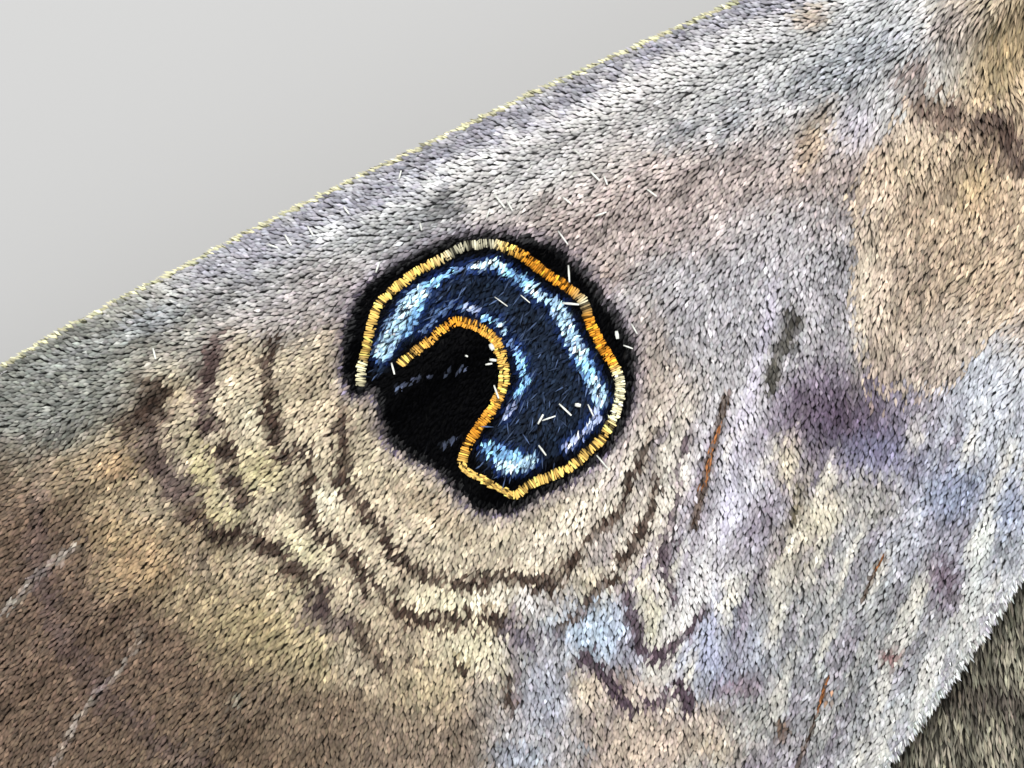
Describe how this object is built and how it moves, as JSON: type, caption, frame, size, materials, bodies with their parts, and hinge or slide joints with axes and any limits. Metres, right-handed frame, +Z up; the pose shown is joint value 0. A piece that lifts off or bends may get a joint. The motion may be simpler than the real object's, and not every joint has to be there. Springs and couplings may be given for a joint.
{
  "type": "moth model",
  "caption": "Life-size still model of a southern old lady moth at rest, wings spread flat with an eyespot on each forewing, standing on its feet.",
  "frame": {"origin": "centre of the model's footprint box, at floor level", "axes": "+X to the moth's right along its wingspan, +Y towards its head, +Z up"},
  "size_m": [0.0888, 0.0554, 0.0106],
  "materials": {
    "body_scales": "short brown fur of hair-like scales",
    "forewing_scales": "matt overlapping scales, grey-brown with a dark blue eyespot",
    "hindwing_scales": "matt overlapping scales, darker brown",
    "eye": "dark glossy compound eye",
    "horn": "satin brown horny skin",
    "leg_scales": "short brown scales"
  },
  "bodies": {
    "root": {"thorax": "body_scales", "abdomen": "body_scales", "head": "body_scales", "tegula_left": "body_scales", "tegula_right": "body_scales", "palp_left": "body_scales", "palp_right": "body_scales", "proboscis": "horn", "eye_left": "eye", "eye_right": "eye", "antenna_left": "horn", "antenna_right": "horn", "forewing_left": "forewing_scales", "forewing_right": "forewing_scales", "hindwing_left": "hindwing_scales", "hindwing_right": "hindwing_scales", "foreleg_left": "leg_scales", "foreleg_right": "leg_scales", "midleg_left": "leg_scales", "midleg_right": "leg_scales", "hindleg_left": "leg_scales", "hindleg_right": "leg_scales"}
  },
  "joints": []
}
*****
> [AIM OF THE EXERCISE] Your task is to quote the listing above word for word.

> [ANSWER FOR THE TASK]
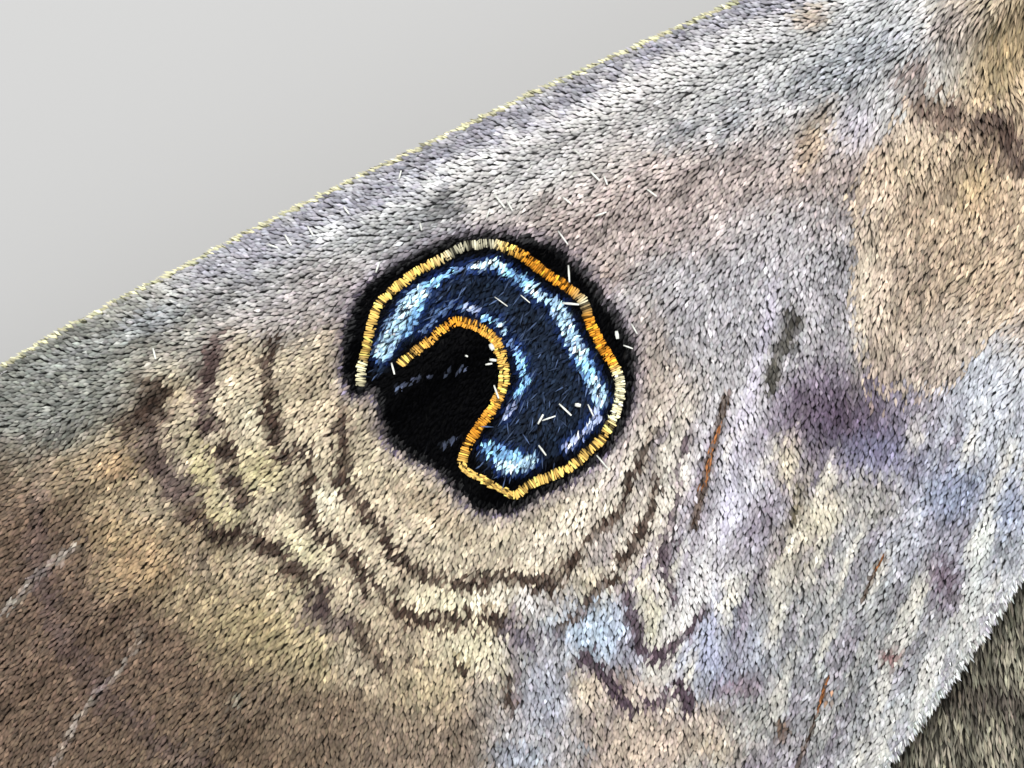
Describe how this object is built and how it moves, as JSON: type, caption, frame, size, materials, bodies with their parts, and hinge or slide joints with axes and any limits. Metres, right-handed frame, +Z up; the pose shown is joint value 0. A piece that lifts off or bends may get a joint. The motion may be simpler than the real object's, and not every joint has to be there. Springs and couplings may be given for a joint.
{
  "type": "moth model",
  "caption": "Life-size still model of a southern old lady moth at rest, wings spread flat with an eyespot on each forewing, standing on its feet.",
  "frame": {"origin": "centre of the model's footprint box, at floor level", "axes": "+X to the moth's right along its wingspan, +Y towards its head, +Z up"},
  "size_m": [0.0888, 0.0554, 0.0106],
  "materials": {
    "body_scales": "short brown fur of hair-like scales",
    "forewing_scales": "matt overlapping scales, grey-brown with a dark blue eyespot",
    "hindwing_scales": "matt overlapping scales, darker brown",
    "eye": "dark glossy compound eye",
    "horn": "satin brown horny skin",
    "leg_scales": "short brown scales"
  },
  "bodies": {
    "root": {"thorax": "body_scales", "abdomen": "body_scales", "head": "body_scales", "tegula_left": "body_scales", "tegula_right": "body_scales", "palp_left": "body_scales", "palp_right": "body_scales", "proboscis": "horn", "eye_left": "eye", "eye_right": "eye", "antenna_left": "horn", "antenna_right": "horn", "forewing_left": "forewing_scales", "forewing_right": "forewing_scales", "hindwing_left": "hindwing_scales", "hindwing_right": "hindwing_scales", "foreleg_left": "leg_scales", "foreleg_right": "leg_scales", "midleg_left": "leg_scales", "midleg_right": "leg_scales", "hindleg_left": "leg_scales", "hindleg_right": "leg_scales"}
  },
  "joints": []
}